The truth should be obvious to everyone who wants to know it. Arab countries have never abandoned the dream of destroying Israel ; they still cherish it today. Having time and again failed to achieve their evil goal with military means, they decided to fight Israel by proxy. For that purpose, they created a terrorist organization, cynically called it "the Palestinian people" and installed it in Gaza , Judea, and Samaria . How else can you explain the refusal by Jordan and Egypt to unconditionally accept back the "West Bank" and Gaza , respectively?

The fact is, Arabs populating Gaza , Judea, and Samaria have much less claim to nationhood than that Indian tribe that successfully emerged in Connecticut with the purpose of starting a tax-exempt casino: at least that tribe had a constructive goal that motivated them.
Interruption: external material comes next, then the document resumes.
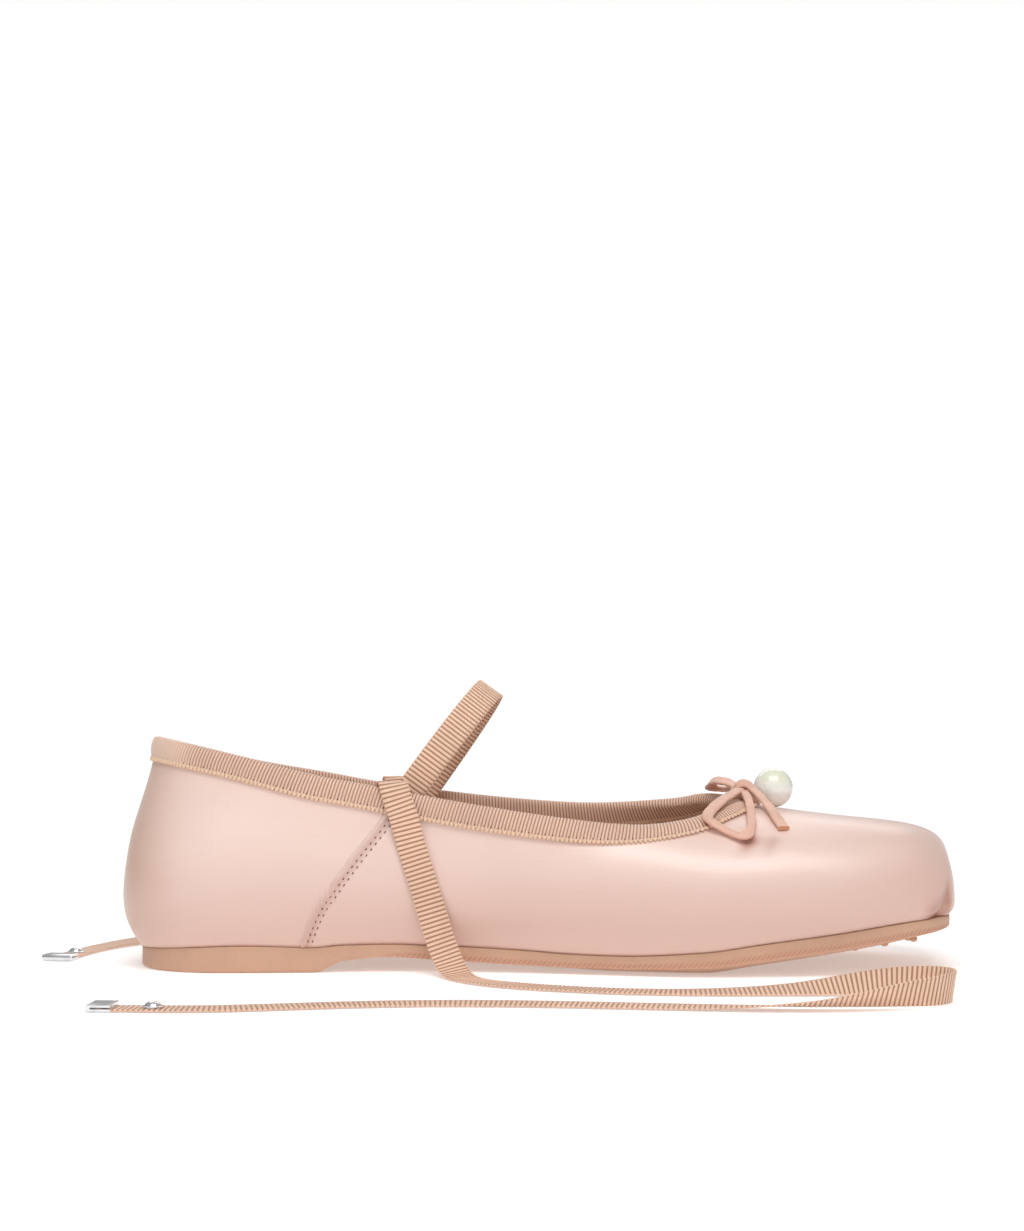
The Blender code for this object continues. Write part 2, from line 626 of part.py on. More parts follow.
def lying_on_floor(rows, width):
    """Turns rows of x, y and lean into rows of a place and a face direction."""
    route = np.array(rows, dtype=float)
    heading = unit(np.gradient(route[:, :2], axis=0))
    lean = np.radians(route[:, 2])
    right = np.stack([heading[:, 1], -heading[:, 0]], axis=1)
    faces = np.column_stack([right * np.sin(lean)[:, None], np.cos(lean)])
    half_width, half_thickness = width / MM / 2, RIBBON_THICKNESS / MM / 2
    lift = half_width * np.abs(np.sin(lean)) + half_thickness * np.cos(lean) + FLOOR_CLEARANCE / MM
    return [tuple(row) for row in np.column_stack([route[:, :2], lift, faces])]


def rectangle(width, thickness):
    half, rise = width / 2, thickness / 2
    return [(-half, -rise), (half, -rise), (half, rise), (-half, rise)]


def ellipse(width, thickness, count=8):
    angles = np.arange(count) * math.tau / count
    return [(math.cos(angle) * width / 2, math.sin(angle) * thickness / 2) for angle in angles]


def sweep(name, points, faces_to, section, finish):
    """A solid strip or lace: the flat section carried along the points, its face kept as given."""
    along = unit(np.gradient(points, axis=0))
    across = unit(np.cross(along, faces_to))
    facing = np.cross(across, along)
    section = np.array(section)
    rings = points[:, None] + across[:, None] * section[None, :, :1] + facing[:, None] * section[None, :, 1:]
    size = len(section)
    ends = [list(range(size))[::-1], [index + (len(points) - 1) * size for index in range(size)]]
    return add_object(name, rings.reshape(-1, 3), skin(rings, False) + ends, finish)


def tie_route(drop, floor):
    """Points of a tie's middle line and the way its face looks, from inside the collar to its end."""
    rows = [*drop, *lying_on_floor(floor, TIE_WIDTH)]
    spacing, fine_spacing = TIE_POINT_SPACING / MM, TIE_FOLD_SPACING / MM
    route = open_spline(rows, spacing, fine_spacing, TIE_FOLD_LENGTH / MM)
    return route[:, :3] * MM, unit(route[:, 3:])


def build_tie(side, drop, floor):
    points, faces_to = tie_route(drop, floor)
    section = rectangle(TIE_WIDTH, RIBBON_THICKNESS)
    sweep(f"ankle_tie_{side}", points, faces_to, section, "grosgrain")
    heading = Vector(points[-1] - points[-2]).normalized()
    build_tip(f"tie_tip_{side}", Vector(points[-1]), heading)
    build_stud(f"tie_stud_{side}", Vector(points[-1]) - heading * STUD_FROM_END)


def turn_to(heading):
    """The rotation that sets +X along a level heading."""
    return Vector((heading.x, heading.y, 0)).to_track_quat("X", "Z").to_matrix().to_4x4()


def build_tip(name, end, heading):
    """A folded metal clamp across a tie's end, lying on the floor."""
    x, y, z = TIP_LENGTH / 2, TIP_WIDTH / 2, TIP_THICKNESS / 2
    outline = [(-1, -1), (1, -1), (1, 1), (-1, 1)]
    rings = []
    for level, inset in ((-z, TIP_BEVEL), (-z + TIP_BEVEL, 0), (z - TIP_BEVEL, 0), (z, TIP_BEVEL)):
        rings.append([(i * (x - inset), j * (y - inset), level) for i, j in outline])
    points = [point for ring in rings for point in ring]
    faces = skin(np.array(rings), False) + [[3, 2, 1, 0], [12, 13, 14, 15]]
    tip = add_object(name, points, faces, "polished_metal")
    centre = end + heading * (GAP + x)
    tip.matrix_world = turn_to(heading)
    tip.location = (centre.x, centre.y, z + FLOOR_CLEARANCE)


def build_stud(name, foot):
    """A plain domed stud on the upper face of a tie."""
    rim = foot.z + RIBBON_THICKNESS / 2 + GAP
    profile = [(1.0, 0.0), (1.0, 0.3), (0.86, 0.72), (0.5, 0.95), (0.18, 1.0)]
    angles = np.arange(STUD_SIDES) * math.tau / STUD_SIDES
    rings = []
    for spread, height in profile:
        radius = spread * STUD_RADIUS
        x, y = foot.x + radius * np.cos(angles), foot.y + radius * np.sin(angles)
        rings.append(np.column_stack([x, y, np.full(STUD_SIDES, rim + height * STUD_HEIGHT)]))
    rings = np.array(rings)
    last = (len(rings) - 1) * STUD_SIDES
    ends = [list(range(STUD_SIDES))[::-1], list(range(last, last + STUD_SIDES))]
    add_object(name, rings.reshape(-1, 3), skin(rings, False) + ends, "polished_metal")


def build_instep_strap():
    """A ribbon arched over the instep and leaning forwards, tucked inside the collar."""
    near, far, top = np.array(STRAP_NEAR_BASE), np.array(STRAP_FAR_BASE), np.array(STRAP_TOP)
    arch = []
    for angle in np.linspace(0, math.pi, STRAP_ARCH_POINTS):
        base = near + (far - near) * (1 - math.cos(angle)) / 2
        lifted = base + (top - (near + far) / 2) * math.sin(angle)
        arch.append(lifted)
    tucks = [foot - unit(top - foot) * [1, 0, 1] * STRAP_TUCK for foot in (near, far)]
    points = np.array([tucks[0], *arch, tucks[1]])
    up = unit(top - (near + far) / 2)
    plane = np.array([up[2], 0.0, -up[0]])
    faces_to = unit(np.cross(np.gradient(points, axis=0), plane))
    section = rectangle(STRAP_WIDTH, RIBBON_THICKNESS)
    sweep("instep_strap", points, faces_to, section, "grosgrain")


def build_round(name, centre, radii, segments, rings, finish):
    mesh = bpy.data.meshes.new(name)
    shape = bmesh.new()
    bmesh.ops.create_uvsphere(shape, u_segments=segments, v_segments=rings, radius=1.0)
    bmesh.ops.scale(shape, vec=Vector(radii), verts=shape.verts)
    shape.to_mesh(mesh)
    shape.free()
    mesh.materials.append(material(finish))
    mesh.shade_smooth()
    obj = bpy.data.objects.new(name, mesh)
    bpy.context.scene.collection.objects.link(obj)
    obj.location = centre
    return obj


def build_bow():
    build_round("bow_knot", KNOT_CENTRE, KNOT_RADII, 14, 8, "lace")
    for name, rows in BOW_ROUTES.items():
        route = open_spline(rows, LACE_POINT_SPACING / MM)
        section = ellipse(LACE_WIDTH, LACE_THICKNESS)
        sweep(name, route[:, :3] * MM, unit(route[:, 3:]), section, "lace")


def main():
    clear_scene()
    table = sections()
    build_outsole(table)
    build_upper(table)
    build_insole(table)
    build_collar_binding(table)
    build_instep_strap()
    build_tie("near", NEAR_TIE_DROP, NEAR_TIE_FLOOR)
    build_tie("far", FAR_TIE_DROP, FAR_TIE_FLOOR)
    build_bow()
    build_round("pearl", PEARL_CENTRE, (PEARL_RADIUS,) * 3, 22, 12, "pearl")


if __name__ == "__main__":
    main()
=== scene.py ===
"""Looks of a satin ballet flat for the right foot: square soft toe, grosgrain-bound collar, arched
instep strap, two ankle ties lying beside it, and a lace bow with a pearl.

The toe points along +X, the medial side is +Y and +Z is up. Tables and sizes are in millimetres.
"""

import math

import bpy
import numpy as np
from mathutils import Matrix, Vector


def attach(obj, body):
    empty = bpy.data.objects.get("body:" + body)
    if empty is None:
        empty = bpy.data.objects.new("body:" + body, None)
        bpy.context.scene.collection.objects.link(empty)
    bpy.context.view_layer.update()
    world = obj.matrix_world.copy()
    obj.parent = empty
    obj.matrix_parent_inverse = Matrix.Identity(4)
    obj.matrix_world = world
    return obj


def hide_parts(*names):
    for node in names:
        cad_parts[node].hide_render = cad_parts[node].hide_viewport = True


bl_info = {
    "name": "Ballet Flat",
    "version": (1, 0, 0),
    "blender": (4, 5, 0),
    "location": "3D View > Sidebar > Ballet Flat",
    "description": "Satin, grosgrain, lace, pearl and moulded sole of a ballet flat around its solid model",
    "category": "Object",
}

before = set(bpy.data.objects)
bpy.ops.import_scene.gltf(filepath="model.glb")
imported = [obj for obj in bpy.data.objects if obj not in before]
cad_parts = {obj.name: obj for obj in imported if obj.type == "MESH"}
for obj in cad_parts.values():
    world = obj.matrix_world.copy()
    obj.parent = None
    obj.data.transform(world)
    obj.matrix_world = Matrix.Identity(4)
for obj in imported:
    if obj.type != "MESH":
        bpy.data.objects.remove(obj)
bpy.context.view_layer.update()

MM = 0.001
BODY = "root"


# ---------------------------------------------------------------- the shoe's own sizes

GAP = 0.3
UPPER_WALL = 1.6
SATIN_WALL = 0.8
UPPER_SETBACK = 0.6
JOINT_GAP = 0.06

SOLE_TOP_ROUND = 0.4
SOLE_BOTTOM_CHAMFER = 1.3
SOLE_CHAMFER_HEIGHT = 0.7
SOLE_CROWN_WIDTH = 12.0
SOLE_HEEL_TUCK = 0.9
SOLE_HEEL_TUCK_RUN = 22.0

RIBBON_THICKNESS = 0.7
STRAP_WIDTH = 8.5
TIE_WIDTH = 8.4
FLOOR_CLEARANCE = 0.3

STRAP_NEAR_BASE = (-39.2, -21.4, 50.4)
STRAP_FAR_BASE = (-35.7, 21.0, 50.4)
STRAP_TOP = (-14.8, -0.2, 81.9)
STRAP_TUCK = 6.0

LACE_WIDTH = 3.0
LACE_THICKNESS = 1.4
KNOT_CENTRE = (60.5, 0.0, 51.6)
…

The so-called "Palestinians" have only one motivation: the destruction of Israel and in my book that is not sufficient to consider them a nation" — or anything else except what they really are: a terrorist organization that will one day be dismantled.

In fact, there is only one way to achieve peace in the Middle East . Arab countries must acknowledge and accept their defeat in their war against Israel and, as the losing side should, pay Israel reparations for the more than 50 years of devastation they have visited on it. The most appropriate form of such reparations would be the removal of their terrorist organization from the land of Israel and accepting Israel's ancient sovereignty over Gaza, Judea, and Samaria.

That will mark the end of the Palestinian people. What are you saying again was its beginning?